**Task statement**.
The data below holds the lines to copy: everything from the line containing "Reconstruct the object" to the line containing "NOSE_CLEARANCE_RADIUS = 58.5", both ends included, set down exactly.

**Material shown**.

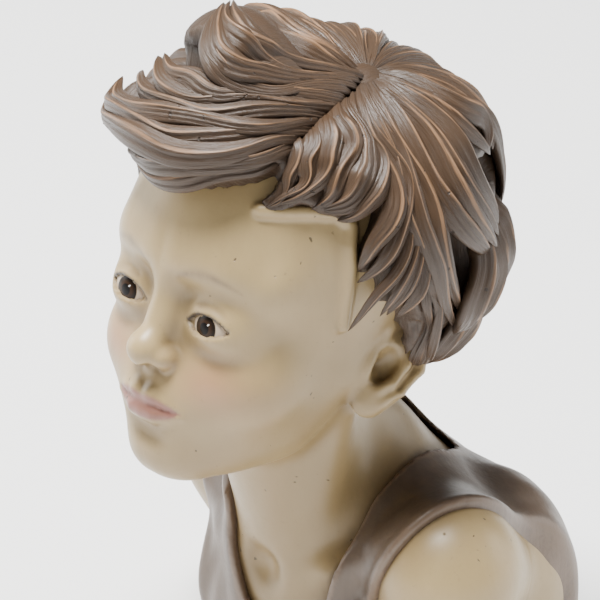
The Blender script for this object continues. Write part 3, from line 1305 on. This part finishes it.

...

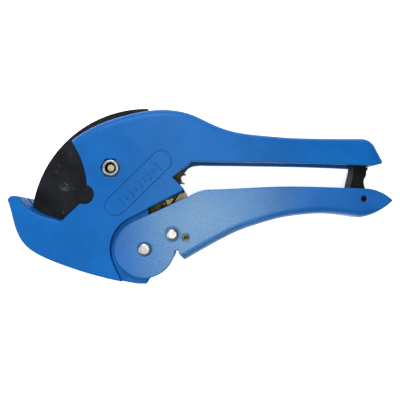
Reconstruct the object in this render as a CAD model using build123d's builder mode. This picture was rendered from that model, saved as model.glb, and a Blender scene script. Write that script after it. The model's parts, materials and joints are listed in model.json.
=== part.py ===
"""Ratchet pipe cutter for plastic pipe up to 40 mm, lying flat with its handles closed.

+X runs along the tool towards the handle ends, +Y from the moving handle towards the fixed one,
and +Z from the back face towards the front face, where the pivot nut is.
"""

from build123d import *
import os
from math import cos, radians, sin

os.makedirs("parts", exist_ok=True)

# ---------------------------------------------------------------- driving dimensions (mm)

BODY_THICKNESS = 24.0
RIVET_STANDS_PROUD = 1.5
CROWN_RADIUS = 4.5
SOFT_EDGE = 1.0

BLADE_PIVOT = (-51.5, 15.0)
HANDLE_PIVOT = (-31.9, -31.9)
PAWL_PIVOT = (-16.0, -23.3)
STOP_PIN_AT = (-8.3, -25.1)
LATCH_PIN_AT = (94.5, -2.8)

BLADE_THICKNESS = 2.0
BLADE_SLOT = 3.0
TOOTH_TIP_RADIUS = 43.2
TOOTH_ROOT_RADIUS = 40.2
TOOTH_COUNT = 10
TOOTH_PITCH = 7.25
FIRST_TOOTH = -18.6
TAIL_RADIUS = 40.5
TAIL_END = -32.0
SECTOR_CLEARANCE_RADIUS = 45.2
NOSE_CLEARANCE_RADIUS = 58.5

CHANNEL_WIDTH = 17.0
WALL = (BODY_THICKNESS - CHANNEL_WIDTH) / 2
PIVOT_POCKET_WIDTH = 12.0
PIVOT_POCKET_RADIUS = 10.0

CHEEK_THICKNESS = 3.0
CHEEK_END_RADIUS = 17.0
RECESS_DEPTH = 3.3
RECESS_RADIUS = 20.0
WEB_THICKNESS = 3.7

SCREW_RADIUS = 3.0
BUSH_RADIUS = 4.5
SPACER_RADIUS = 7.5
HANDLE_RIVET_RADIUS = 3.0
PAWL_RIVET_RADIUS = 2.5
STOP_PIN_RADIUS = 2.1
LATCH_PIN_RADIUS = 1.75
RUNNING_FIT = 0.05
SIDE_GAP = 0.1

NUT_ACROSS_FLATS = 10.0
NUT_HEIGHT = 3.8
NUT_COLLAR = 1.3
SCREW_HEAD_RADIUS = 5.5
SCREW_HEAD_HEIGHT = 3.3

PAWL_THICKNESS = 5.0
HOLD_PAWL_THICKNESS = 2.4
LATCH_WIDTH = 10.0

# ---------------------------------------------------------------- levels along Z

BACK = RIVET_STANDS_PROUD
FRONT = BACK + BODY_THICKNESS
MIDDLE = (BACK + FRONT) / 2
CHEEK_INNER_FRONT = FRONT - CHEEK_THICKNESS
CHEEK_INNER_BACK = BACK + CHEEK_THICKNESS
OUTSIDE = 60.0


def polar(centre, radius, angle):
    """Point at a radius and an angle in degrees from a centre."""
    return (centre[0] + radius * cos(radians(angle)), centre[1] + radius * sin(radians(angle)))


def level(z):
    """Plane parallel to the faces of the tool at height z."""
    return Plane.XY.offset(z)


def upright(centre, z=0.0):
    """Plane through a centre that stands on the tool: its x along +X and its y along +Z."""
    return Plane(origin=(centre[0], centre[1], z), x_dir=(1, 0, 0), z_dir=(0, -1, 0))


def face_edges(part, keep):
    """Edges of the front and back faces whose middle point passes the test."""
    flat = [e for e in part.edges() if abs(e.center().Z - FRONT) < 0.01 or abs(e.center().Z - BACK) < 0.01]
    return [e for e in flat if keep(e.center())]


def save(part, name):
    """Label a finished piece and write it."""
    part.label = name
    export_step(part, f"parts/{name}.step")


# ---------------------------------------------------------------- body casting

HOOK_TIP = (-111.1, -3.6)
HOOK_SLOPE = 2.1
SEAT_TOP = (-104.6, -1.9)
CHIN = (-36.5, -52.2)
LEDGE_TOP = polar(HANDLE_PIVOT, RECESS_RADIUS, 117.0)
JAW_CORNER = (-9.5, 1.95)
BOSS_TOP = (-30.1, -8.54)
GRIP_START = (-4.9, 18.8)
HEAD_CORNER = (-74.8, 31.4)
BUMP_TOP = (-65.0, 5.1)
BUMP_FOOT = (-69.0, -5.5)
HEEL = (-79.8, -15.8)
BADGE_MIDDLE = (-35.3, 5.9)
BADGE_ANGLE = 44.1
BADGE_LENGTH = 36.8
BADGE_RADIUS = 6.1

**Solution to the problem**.
Reconstruct the object in this render as a CAD model using build123d's builder mode. This picture was rendered from that model, saved as model.glb, and a Blender scene script. Write that script after it. The model's parts, materials and joints are listed in model.json.
=== part.py ===
"""Ratchet pipe cutter for plastic pipe up to 40 mm, lying flat with its handles closed.

+X runs along the tool towards the handle ends, +Y from the moving handle towards the fixed one,
and +Z from the back face towards the front face, where the pivot nut is.
"""

from build123d import *
import os
from math import cos, radians, sin

os.makedirs("parts", exist_ok=True)

# ---------------------------------------------------------------- driving dimensions (mm)

BODY_THICKNESS = 24.0
RIVET_STANDS_PROUD = 1.5
CROWN_RADIUS = 4.5
SOFT_EDGE = 1.0

BLADE_PIVOT = (-51.5, 15.0)
HANDLE_PIVOT = (-31.9, -31.9)
PAWL_PIVOT = (-16.0, -23.3)
STOP_PIN_AT = (-8.3, -25.1)
LATCH_PIN_AT = (94.5, -2.8)

BLADE_THICKNESS = 2.0
BLADE_SLOT = 3.0
TOOTH_TIP_RADIUS = 43.2
TOOTH_ROOT_RADIUS = 40.2
TOOTH_COUNT = 10
TOOTH_PITCH = 7.25
FIRST_TOOTH = -18.6
TAIL_RADIUS = 40.5
TAIL_END = -32.0
SECTOR_CLEARANCE_RADIUS = 45.2
NOSE_CLEARANCE_RADIUS = 58.5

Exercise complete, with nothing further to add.